Incidentally, Ross says he's been reading about the scandals of the '90s:
I spent this week reading about the lost world of the 1990s. I skimmed the Starr Report. I leafed through books by George Stephanopoulos and Joe Klein and Michael Isikoff. I dug into Troopergate and Whitewater and other first-term scandals. I reacquainted myself with Gennifer Flowers and Webb Hubbell, James Riady and Marc Rich.He notably missed anything by Gene Lyons and Joe Conason. I just read a long and thrillingly written report Renata Adler did for Vanity Fair in December 1998, more or less reviewing the Starr Report:
in many ways, an utterly preposterous document: inaccurate, mindless, biased, disorganized, unprofessional, and corrupt. What it is textually is a voluminous work of demented pornography, with many fascinating characters and several largely hidden story lines. What it is politically is an attempt, through its own limitless preoccupation with sexual material, to set aside, even obliterate, the relatively dull requirements of real evidence and constitutional procedure....And also emphasizing some points that frequently get lost in the debate: the crazed behavior of Monica Lewinsky and the White House's difficulty in dealing with her appropriately ("a young woman who is regarded, almost universally and, as it turns out, with astonishing understatement, as a 'stalker,' a 'hall surfer,' a 'cling on,' and a 'clutch'") on the one hand, and on the other hand the extraordinary violation of her rights as a witness and potential defendant by Kenneth Starr, which would I think have gotten all her testimony thrown out in any normal legal proceeding (not to mention Starr's brazen concealment of the fact that Linda Tripp had been working with his office for three years before she made her first appearance in the report of the investigation, from Vincent Foster days, when she testified that she watched Foster remove the onions from his last hamburger, suggesting to her that he couldn't have been contemplating suicide).

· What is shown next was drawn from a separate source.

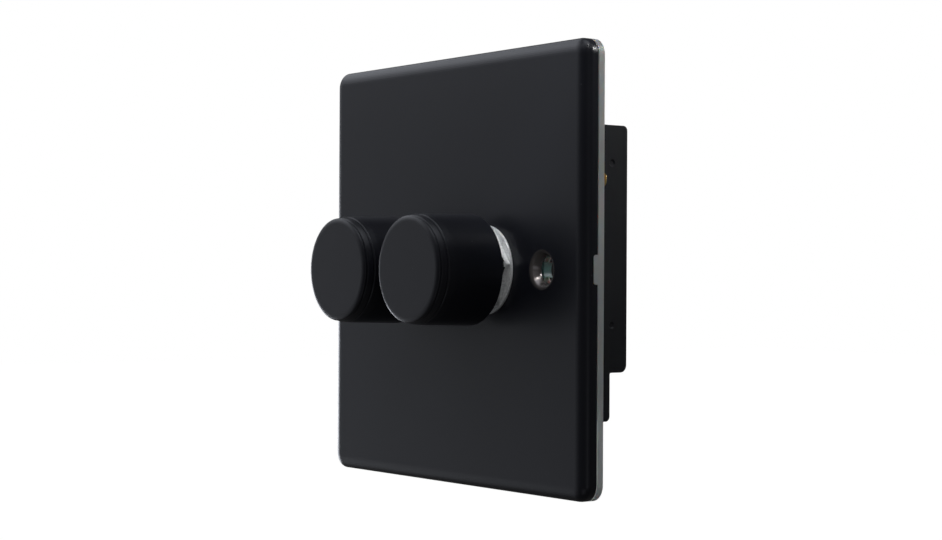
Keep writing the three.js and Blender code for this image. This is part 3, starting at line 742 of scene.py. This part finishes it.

There are signs that the document was never intended to be understood, or even read, by anyone. The absence of dates, tables of contents, index, chronology, context, accurate headings, and logic of any sort from the five supplementary volumes is almost the least of it. So are the distortions and misrepresentations in the report itself of what the record actually shows.
I think you could make a good argument exactly opposite to the one Douthat seems to be sneakily making, that we need to relitigate what Clinton may or may not have done 20 years ago before we can really consider the misdeeds of the current president: whatever he did or didn't do—and it could have been awful, though as I've said I'm skeptical on that—was not as dangerous to the Republic as that vast rightwing conspiracy, which really did exist, in spite of the poohpoohs of the Washington Press, and of which Kenneth Starr was a part, though he seems to be a little embarrassed about that in recent years.
I'd say our only hope of ever understanding the events of the 1990s is to start with a better job of understanding what's happening right now, because that old well is utterly poisoned and we need some tools for detoxifying it.